Quote exactly, and only, the lines from the one with "Rounded top layer" down to the one with "bpy.data.objects.remove(obj)", both included.

-- START OF Supplied material --

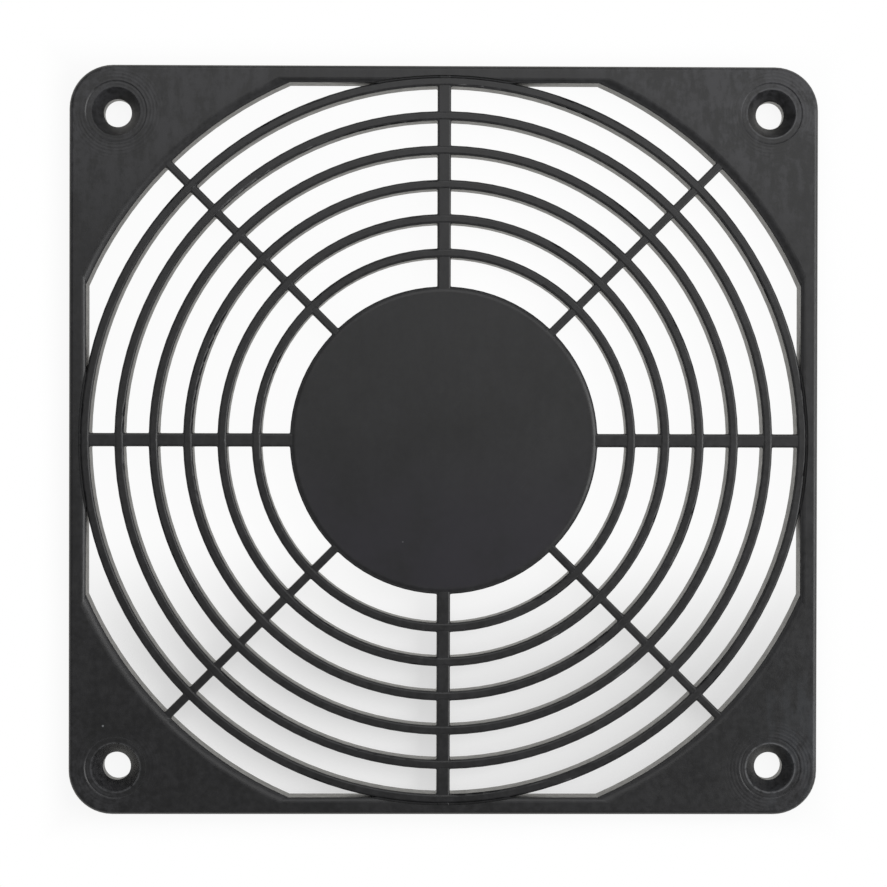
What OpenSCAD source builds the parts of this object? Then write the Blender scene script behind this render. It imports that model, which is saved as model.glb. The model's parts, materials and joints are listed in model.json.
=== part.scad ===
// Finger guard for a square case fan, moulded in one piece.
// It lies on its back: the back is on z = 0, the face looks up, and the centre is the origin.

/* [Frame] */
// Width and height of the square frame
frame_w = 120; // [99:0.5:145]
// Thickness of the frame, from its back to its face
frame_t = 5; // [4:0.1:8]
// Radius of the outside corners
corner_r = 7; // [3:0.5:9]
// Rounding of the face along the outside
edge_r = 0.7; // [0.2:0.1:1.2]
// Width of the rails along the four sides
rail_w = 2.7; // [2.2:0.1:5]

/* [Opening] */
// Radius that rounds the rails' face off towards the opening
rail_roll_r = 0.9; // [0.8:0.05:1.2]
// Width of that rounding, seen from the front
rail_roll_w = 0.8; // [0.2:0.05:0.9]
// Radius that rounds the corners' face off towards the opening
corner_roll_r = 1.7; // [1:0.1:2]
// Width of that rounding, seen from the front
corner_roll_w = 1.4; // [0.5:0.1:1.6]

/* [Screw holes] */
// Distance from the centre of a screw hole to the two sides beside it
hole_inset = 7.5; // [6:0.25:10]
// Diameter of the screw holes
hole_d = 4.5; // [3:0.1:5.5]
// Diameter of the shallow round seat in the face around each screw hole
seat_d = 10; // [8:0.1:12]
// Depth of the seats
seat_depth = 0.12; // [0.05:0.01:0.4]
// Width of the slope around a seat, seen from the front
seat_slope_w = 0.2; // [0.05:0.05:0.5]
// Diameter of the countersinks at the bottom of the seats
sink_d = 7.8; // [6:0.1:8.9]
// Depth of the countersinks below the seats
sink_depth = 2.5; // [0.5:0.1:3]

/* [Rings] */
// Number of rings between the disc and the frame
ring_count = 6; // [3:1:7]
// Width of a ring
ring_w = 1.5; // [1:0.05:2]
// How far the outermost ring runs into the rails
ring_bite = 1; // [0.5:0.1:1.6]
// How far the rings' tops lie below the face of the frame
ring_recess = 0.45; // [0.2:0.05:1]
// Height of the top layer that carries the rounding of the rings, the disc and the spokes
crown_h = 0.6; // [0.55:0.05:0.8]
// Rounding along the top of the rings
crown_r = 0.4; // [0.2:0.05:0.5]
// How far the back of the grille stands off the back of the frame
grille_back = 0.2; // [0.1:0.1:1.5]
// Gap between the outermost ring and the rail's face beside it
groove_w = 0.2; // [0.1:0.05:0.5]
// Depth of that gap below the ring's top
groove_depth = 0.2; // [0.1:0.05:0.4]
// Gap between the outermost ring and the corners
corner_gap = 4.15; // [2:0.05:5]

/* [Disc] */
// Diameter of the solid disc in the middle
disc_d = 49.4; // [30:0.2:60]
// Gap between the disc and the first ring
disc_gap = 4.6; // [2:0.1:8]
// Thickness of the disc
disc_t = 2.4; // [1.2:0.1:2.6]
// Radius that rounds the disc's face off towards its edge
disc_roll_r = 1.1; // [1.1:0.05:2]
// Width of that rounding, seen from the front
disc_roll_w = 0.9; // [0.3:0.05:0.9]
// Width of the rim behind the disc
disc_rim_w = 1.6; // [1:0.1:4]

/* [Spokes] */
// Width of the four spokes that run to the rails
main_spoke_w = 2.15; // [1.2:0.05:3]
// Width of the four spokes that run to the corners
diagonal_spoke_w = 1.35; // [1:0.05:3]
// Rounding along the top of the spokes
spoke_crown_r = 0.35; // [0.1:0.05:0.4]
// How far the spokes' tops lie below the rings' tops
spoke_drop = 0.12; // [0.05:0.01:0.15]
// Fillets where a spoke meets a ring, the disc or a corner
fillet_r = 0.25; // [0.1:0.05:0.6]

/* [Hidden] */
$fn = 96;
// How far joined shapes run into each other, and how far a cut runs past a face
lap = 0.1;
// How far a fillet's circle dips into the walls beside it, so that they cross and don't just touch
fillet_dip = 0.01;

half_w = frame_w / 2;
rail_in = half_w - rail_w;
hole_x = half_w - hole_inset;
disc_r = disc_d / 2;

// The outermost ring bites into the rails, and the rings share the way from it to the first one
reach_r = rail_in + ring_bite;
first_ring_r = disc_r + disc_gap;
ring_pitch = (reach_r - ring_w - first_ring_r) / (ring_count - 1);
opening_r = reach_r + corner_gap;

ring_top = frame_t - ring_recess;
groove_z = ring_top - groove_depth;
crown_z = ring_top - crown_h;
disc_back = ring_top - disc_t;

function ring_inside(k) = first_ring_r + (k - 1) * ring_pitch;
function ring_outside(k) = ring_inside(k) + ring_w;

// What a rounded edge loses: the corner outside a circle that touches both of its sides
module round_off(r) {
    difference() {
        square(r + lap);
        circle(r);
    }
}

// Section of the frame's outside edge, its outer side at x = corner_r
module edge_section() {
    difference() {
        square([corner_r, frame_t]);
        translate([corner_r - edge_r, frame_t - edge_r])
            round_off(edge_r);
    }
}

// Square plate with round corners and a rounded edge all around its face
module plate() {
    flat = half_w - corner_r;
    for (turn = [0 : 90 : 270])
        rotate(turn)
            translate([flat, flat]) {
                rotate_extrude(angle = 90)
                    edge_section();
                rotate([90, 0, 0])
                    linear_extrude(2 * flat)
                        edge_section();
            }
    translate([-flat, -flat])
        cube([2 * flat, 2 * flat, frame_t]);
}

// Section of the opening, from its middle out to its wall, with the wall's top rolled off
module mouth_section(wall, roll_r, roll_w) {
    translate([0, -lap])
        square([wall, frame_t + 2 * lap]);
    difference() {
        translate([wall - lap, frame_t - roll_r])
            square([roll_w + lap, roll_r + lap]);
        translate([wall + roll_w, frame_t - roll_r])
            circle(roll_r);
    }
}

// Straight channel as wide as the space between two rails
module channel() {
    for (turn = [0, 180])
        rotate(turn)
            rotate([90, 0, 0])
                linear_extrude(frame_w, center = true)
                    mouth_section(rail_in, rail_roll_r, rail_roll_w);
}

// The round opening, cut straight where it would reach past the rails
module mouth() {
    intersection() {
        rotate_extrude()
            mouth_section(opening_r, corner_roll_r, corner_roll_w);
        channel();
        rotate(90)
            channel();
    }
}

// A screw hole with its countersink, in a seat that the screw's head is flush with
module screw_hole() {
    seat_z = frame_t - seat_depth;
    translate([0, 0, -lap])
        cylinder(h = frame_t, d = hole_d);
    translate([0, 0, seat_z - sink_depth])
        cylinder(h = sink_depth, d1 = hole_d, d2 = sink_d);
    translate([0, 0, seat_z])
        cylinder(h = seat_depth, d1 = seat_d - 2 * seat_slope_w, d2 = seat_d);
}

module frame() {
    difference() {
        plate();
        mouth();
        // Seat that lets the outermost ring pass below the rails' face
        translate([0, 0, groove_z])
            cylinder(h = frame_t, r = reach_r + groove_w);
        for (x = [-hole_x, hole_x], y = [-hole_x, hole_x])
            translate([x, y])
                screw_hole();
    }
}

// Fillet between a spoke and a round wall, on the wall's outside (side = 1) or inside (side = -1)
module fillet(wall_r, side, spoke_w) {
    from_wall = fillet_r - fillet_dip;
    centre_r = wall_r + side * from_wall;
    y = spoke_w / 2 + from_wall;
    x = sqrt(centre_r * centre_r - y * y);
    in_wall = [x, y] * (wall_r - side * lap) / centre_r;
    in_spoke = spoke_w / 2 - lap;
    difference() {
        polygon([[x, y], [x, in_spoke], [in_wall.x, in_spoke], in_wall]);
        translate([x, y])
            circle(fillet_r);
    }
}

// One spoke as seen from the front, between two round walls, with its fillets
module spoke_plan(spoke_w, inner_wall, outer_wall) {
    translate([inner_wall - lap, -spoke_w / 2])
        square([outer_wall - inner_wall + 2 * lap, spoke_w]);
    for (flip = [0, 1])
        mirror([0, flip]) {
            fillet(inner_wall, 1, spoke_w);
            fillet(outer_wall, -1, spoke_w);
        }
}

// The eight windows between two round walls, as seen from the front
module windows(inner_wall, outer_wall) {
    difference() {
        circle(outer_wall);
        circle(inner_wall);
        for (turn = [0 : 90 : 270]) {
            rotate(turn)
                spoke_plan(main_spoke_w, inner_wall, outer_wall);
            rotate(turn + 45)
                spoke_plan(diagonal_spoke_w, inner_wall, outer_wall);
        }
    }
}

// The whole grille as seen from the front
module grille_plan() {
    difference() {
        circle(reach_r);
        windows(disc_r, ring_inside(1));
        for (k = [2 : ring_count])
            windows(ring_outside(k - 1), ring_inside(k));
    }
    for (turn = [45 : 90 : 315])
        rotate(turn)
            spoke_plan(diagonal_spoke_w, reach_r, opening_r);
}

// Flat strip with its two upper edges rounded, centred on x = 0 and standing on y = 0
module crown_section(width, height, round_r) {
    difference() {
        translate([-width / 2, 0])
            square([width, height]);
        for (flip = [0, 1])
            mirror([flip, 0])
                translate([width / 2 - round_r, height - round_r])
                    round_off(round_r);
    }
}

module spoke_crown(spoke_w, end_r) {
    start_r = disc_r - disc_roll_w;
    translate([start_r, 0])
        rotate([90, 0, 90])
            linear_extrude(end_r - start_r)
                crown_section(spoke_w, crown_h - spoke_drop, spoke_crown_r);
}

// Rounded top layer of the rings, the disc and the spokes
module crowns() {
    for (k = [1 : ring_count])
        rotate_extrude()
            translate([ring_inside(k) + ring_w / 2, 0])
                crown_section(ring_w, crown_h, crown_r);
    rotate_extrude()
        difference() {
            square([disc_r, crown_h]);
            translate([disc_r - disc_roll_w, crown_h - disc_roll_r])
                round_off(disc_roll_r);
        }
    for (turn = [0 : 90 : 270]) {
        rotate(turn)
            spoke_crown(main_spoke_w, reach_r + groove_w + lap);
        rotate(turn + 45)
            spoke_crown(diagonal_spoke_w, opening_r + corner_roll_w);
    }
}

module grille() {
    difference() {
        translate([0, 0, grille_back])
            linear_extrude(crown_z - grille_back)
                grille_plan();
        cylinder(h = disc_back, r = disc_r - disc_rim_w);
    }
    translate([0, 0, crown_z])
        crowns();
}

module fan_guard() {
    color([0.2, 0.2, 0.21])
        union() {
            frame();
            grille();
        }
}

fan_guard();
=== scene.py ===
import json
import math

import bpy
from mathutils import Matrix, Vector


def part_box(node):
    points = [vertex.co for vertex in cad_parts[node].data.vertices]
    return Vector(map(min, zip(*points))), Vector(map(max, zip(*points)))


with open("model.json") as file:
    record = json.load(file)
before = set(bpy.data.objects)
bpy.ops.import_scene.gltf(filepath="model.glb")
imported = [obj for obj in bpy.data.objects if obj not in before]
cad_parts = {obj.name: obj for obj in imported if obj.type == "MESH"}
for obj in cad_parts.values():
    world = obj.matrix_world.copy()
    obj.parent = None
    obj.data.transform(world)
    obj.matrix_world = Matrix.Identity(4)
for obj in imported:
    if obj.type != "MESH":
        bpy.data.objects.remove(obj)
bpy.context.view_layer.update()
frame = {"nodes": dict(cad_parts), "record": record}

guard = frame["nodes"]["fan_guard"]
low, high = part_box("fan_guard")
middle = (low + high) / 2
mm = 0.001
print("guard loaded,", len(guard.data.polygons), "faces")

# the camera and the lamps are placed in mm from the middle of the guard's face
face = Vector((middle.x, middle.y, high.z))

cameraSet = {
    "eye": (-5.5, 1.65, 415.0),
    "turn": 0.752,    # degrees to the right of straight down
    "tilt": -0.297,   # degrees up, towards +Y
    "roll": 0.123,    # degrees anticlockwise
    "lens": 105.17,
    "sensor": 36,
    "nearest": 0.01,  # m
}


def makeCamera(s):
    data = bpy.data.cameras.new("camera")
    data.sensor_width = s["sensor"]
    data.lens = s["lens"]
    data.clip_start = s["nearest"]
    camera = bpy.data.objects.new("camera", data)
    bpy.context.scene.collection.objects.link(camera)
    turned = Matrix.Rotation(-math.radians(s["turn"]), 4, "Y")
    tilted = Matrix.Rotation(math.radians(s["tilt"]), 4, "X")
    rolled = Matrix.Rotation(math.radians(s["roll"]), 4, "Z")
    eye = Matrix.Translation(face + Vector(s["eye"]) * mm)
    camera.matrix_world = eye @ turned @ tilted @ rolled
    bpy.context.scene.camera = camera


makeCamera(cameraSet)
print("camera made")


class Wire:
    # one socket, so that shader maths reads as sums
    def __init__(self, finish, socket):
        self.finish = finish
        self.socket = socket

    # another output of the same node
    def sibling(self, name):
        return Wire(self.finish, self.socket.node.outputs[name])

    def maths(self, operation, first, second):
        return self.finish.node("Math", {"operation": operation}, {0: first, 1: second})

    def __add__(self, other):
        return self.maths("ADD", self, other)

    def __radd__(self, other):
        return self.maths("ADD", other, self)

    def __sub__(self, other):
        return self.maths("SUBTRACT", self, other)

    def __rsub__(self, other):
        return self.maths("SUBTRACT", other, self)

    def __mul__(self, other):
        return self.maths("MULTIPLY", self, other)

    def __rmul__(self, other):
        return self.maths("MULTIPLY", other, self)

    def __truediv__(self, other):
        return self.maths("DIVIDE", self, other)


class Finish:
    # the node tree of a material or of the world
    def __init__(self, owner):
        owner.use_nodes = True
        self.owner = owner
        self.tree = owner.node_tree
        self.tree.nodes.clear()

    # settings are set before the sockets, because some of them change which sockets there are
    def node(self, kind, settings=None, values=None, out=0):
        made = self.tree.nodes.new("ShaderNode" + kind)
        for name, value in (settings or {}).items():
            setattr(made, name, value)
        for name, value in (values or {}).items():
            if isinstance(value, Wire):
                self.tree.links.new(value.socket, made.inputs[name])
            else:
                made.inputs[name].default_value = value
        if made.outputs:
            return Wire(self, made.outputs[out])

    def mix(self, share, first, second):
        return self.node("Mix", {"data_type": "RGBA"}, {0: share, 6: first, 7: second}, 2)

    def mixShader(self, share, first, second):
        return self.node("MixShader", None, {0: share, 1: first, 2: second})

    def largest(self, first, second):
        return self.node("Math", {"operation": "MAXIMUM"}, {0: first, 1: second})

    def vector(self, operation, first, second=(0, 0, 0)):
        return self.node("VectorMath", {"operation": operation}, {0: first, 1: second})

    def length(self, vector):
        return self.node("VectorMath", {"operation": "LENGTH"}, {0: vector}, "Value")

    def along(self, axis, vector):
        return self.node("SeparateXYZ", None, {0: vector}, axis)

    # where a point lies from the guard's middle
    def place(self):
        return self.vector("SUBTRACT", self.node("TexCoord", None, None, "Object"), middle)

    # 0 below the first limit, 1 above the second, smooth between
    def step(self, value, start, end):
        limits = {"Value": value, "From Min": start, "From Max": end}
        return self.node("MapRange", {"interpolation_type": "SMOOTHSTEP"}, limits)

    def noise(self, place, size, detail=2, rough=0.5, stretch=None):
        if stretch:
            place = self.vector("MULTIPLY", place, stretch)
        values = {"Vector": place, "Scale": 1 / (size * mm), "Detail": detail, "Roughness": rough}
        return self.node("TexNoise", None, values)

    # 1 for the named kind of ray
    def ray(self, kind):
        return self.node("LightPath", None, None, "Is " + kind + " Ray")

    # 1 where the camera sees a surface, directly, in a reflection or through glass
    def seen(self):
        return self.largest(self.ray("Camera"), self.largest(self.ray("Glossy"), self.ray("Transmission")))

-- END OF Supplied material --

Task result ▸
// Rounded top layer of the rings, the disc and the spokes
module crowns() {
    for (k = [1 : ring_count])
        rotate_extrude()
            translate([ring_inside(k) + ring_w / 2, 0])
                crown_section(ring_w, crown_h, crown_r);
    rotate_extrude()
        difference() {
            square([disc_r, crown_h]);
            translate([disc_r - disc_roll_w, crown_h - disc_roll_r])
                round_off(disc_roll_r);
        }
    for (turn = [0 : 90 : 270]) {
        rotate(turn)
            spoke_crown(main_spoke_w, reach_r + groove_w + lap);
        rotate(turn + 45)
            spoke_crown(diagonal_spoke_w, opening_r + corner_roll_w);
    }
}

module grille() {
    difference() {
        translate([0, 0, grille_back])
            linear_extrude(crown_z - grille_back)
                grille_plan();
        cylinder(h = disc_back, r = disc_r - disc_rim_w);
    }
    translate([0, 0, crown_z])
        crowns();
}

module fan_guard() {
    color([0.2, 0.2, 0.21])
        union() {
            frame();
            grille();
        }
}

fan_guard();
=== scene.py ===
import json
import math

import bpy
from mathutils import Matrix, Vector


def part_box(node):
    points = [vertex.co for vertex in cad_parts[node].data.vertices]
    return Vector(map(min, zip(*points))), Vector(map(max, zip(*points)))


with open("model.json") as file:
    record = json.load(file)
before = set(bpy.data.objects)
bpy.ops.import_scene.gltf(filepath="model.glb")
imported = [obj for obj in bpy.data.objects if obj not in before]
cad_parts = {obj.name: obj for obj in imported if obj.type == "MESH"}
for obj in cad_parts.values():
    world = obj.matrix_world.copy()
    obj.parent = None
    obj.data.transform(world)
    obj.matrix_world = Matrix.Identity(4)
for obj in imported:
    if obj.type != "MESH":
        bpy.data.objects.remove(obj)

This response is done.